Explaining the idea behind Automatic Relevance Determination and Bayesian Interpolation - by Florian Wilhelm. Somewhat theoretical talk on the idea of Bayesian Ridge Regression that is used for Automatic Relevance Determination (ARD) Regression in scikit-learn. Uses a Bayesian hierarchical model to choose weighting parameters that searches the (often intractably) large parameter space probabilistically than in its entirety. Incorporates penalization for complexity and iteratively fits parameters and prunes features.

Measuring Search Engine Quality using Spark and Python - by me. After a few initial technical glitches (slides not showing on projector), seemed to go well. I did notice some people yawning and looking at their watches (hopefully it was just jetlag :-)), but on the flip side, I got quite a few very good questions during Q&A, and good feedback from some people after the talk. My colleague describes it as a nice concise talk (I finished 5 minutes early) showing interesting use case of PySpark.

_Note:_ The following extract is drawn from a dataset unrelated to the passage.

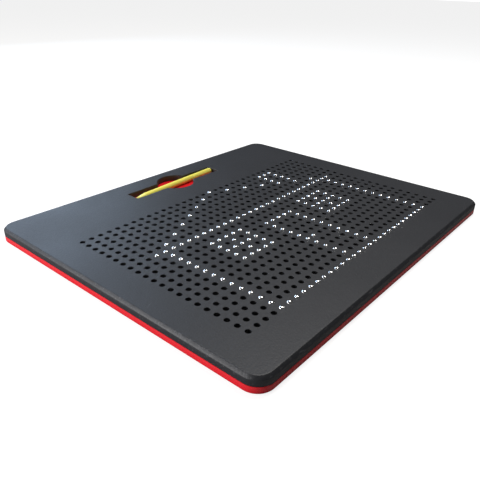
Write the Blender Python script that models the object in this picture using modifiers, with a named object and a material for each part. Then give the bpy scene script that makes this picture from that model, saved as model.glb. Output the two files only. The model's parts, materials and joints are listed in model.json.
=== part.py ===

Store and manage data effortlessly with HDF5 - by Margaret Mahan. Introductory talk about the HDF5 file format and how to use it from Python. She also has a Github page with examples.

The Role of Python in the Oil and Gas Industry - by Giuseppe Pagliuca. Describes how Python and Jupyter Notebooks are used to build engineering/physical models that take mix of noisy measured and simulated data to run simulations that allow them to make decisions.

Gotta catch'em all: recognizing sloppy work in crowdsourcing tasks - by Maciej Gryka. Interesting talk about building a supervised model to detect testers (on Amazon Mechanical Turk and Crowdflower) who only do the bare minimum to get paid. Training data is unbalanced since bad testers are rare - fixed by undersampling the larger dataset. Training data is created manually by checking tester's work. Other approaches also being used in tandem - surprise "tests" where answers are known, building a trust model, etc.

Conclusion

Overall, I had lots of fun here, meeting people and attending the various talks. I think I learned a lot as well, including identifying areas that I should concentrate on for the future. Many thanks to the organizers for doing such a great job, and to my colleague, Harriet Muncey, for the idea of co-authoring the trip report and taking super detailed notes.

As I mentioned earlier, I will post an update once the videos are released. I plan on (re-)watching a few as well at that time.